Он поискал и нашел прерванную мысль. «Результат крушения веры, ее утраты — это конюшни вместо храмов, бомбардировки и попытки восстановить невосстановимое…» «Невосстановимое»? «А разве своим неверием не замахиваемся мы на верования других?…Даже тех, кто жил раньше и упокоился со словами веры на устах?» «А не слишком ли на многое мы замахиваемся?» «Разве могут они, для которых жив был Бог, по нашей прихоти лишиться его, как лишились монастыря?» «Если мы не в силах опрокинуть их верования в прошлом, то она, эта их вера, должна… спасти нас!» «Они имеют право на защиту». «Как?!» «Через живых!» «Зафилософствовался».

Он рассеяно шел среди празднично одетых людей. Лица их сияли улыбками. У многих были цветы. «Наверное, все-таки свадьба…»

Чего-то не хватало в его рассуждениях. Внутри было пусто и холодно. Он был тут, как обычно в последнее время, всем чужой.

Молчали камни. Молчало небо. Казалось, не хватало какого-то пустяка, мелочи. Кто-то ему говорил, что на «том» свете все обстоит точно так же, как и на этом, за исключением небольшого сдвига, этакого постоянно и повсюду присутствующего нарушения. «Чуть-чуть вбок!» — так он сформулировал для себя.

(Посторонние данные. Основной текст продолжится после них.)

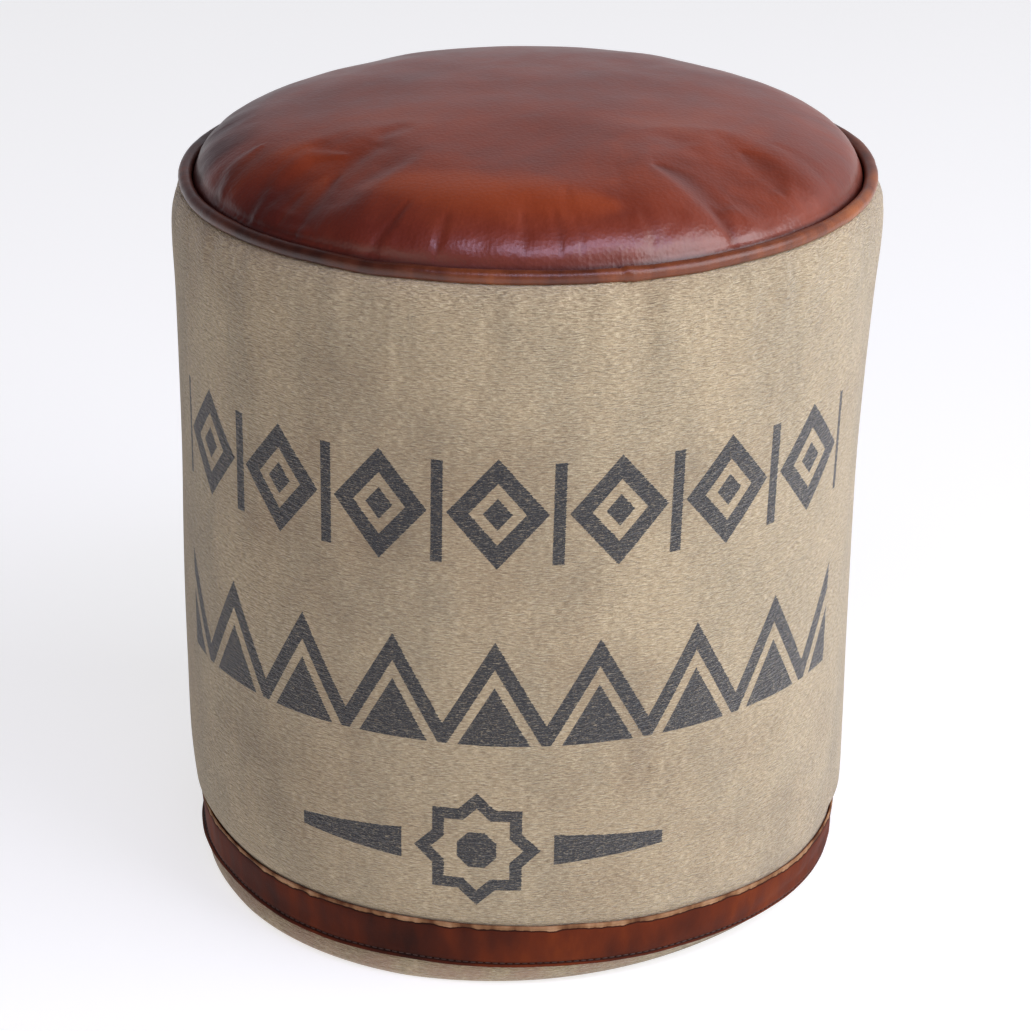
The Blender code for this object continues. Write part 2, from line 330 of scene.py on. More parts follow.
# %% Floor
floor_mesh = bpy.data.meshes.new("floor")
HALF = 9.0  # metres, from the middle to each edge of the floor
corners = [(-HALF, -HALF, 0), (HALF, -HALF, 0), (HALF, HALF, 0), (-HALF, HALF, 0)]
floor_mesh.from_pydata(corners, [], [(0, 1, 2, 3)])
floor = bpy.data.objects.new("floor", floor_mesh)
scene.collection.objects.link(floor)
floor_paint, tree = new_material("matt white studio floor")
paint = add(
    tree,
    "ShaderNodeBsdfPrincipled",
    {
        "Base Color": "#B4B4B4",
        "Roughness": 1.0,
        "Specular IOR Level": 0.0,
        "Emission Color": "#FFFFFF",
        "Emission Strength": 0.68,
    },
)
add(tree, "ShaderNodeOutputMaterial", {"Surface": paint.outputs[0]})
floor.data.materials.append(floor_paint)

# %% [markdown]
# ## Canvas
# The side is one width of brushed cotton canvas, joined by a seam at the back, pulled down over the foam
# and turned under the base. Foam never fills it evenly, so the wall has slow slack waves. Below the
# piping, where the cloth is gathered into the seam, small upright puckers fade out within a few
# centimetres. The wall is a grid over a turned line, and the waves are smooth noise added to the radius.

# %% Canvas wall
CANVAS_OUTLINE = [
    (0.150, UNDERSIDE),
    (0.1670, UNDERSIDE - 0.0006),
    (0.1760, UNDERSIDE - 0.0027),
    (0.1803, UNDERSIDE - 0.0034),
    (0.1824, UNDERSIDE - 0.0020),
    (0.1834, 0.0075),
    (0.1842, 0.0120),
    (0.1856, 0.0190),
    (0.1868, 0.0270),
    (0.1880, 0.0360),
    (0.1896, 0.0500),
    (0.1905, 0.0800),
    (0.1903, 0.1300),
    (0.1899, 0.2000),
    (0.1896, 0.2500),
    (0.1900, 0.3000),
    (0.1908, 0.3450),
    (0.1919, 0.3700),
    (0.1920, 0.3850),
    (0.1908, 0.3950),
    (0.1886, 0.4008),
    (0.1866, 0.4032),
]
canvas_line = smooth_line(CANVAS_OUTLINE, 0.0032)
wall_top = canvas_line[-1, 1]
wall_line = canvas_line[8:]  # without the flat start under the base
steps = np.linalg.norm(np.diff(canvas_line, axis=0), axis=1)
canvas_run = np.concatenate([[0], np.cumsum(steps)])
canvas_run += canvas_line[-1, 1] - canvas_run[-1]  # so that v is close to the height on the wall
SLACK, FINE_SLACK, PUCKER = 0.0016, 0.0007, 0.0017  # depths of the waves in the padded wall
PUCKER_REACH = 0.038  # how far below the seam the puckers fade


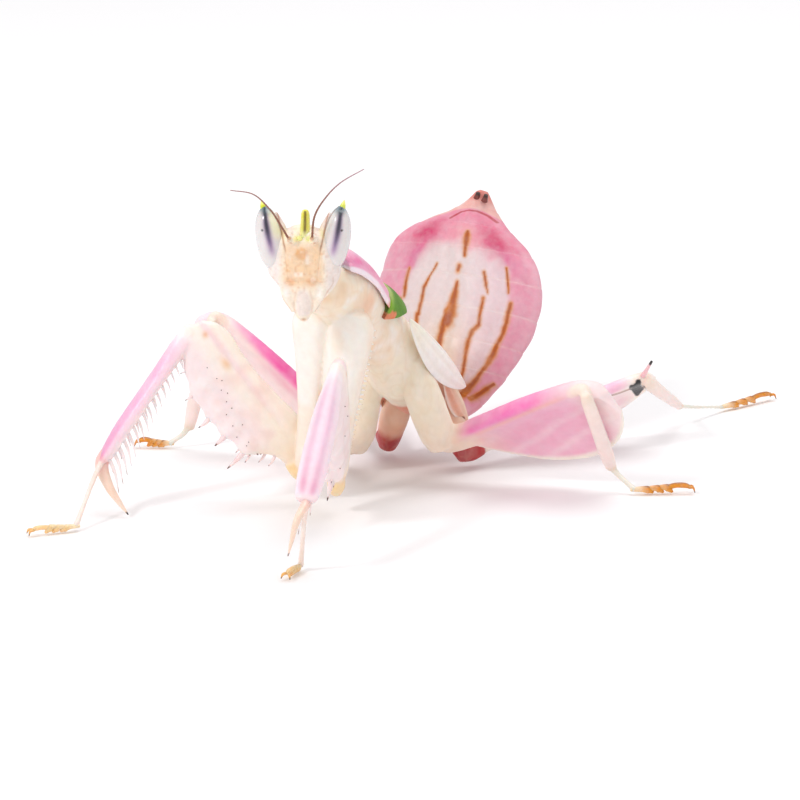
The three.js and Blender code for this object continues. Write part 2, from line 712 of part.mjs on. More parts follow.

Из костела вышли люди, впереди всех пара, жених с невестой. Она была в белом платье, украшенном цветами. «Флер д’оранж!» — подумал он. Жених держал большой букет. Только теперь он заметил в руках невесты фотоаппарат. Она искала глазами кого-нибудь в толпе, кто бы их щелкнул, но окружающие как-то отстранялись, занятые своим, они как бы выводили девушку в белом на него. Она очутилась рядом. «Битте!» — она протянула ему камеру. Он взял аппарат, встал на то место, которое она ему указала. «Аллес фертиг!» — сказала она, давая понять, что камера настроена, только щелкнуть. Он поймал в объектив их изображение. Живо представил себе будущий снимок: парочка с улыбками и цветами, а над ними парящий ангел. «Браки заключаются на небесах. Так или не так?» — он нажал на спуск. На лицах окружающих мелькнул отблеск фотовспышки. А он поискал над головами новобрачных ангела. Машинально. Девушка поняла его ищущий взгляд по-своему. Она протянула руку и взяла у него аппарат, самого же его она слегка отодвинула, чтобы удобнее было сфотографировать. «Адрес вы напишете потом!» — сказала она, кажется.

Он покорно встал, попытался улыбнуться. Вокруг люди примолкли и воззрились на него. Он растянул рот, поискал, куда пристроить взгляд, чтобы не встречаться с чужими взглядами. Получилось, он смотрел туда, где раньше поместил ангела.

Раздался щелчок затвора, и последовала вспышка. Ослепительный свет шел как раз оттуда, где был ангельский лик.

Он упал.

Когда он очнулся и открыл глаза, все было по-прежнему.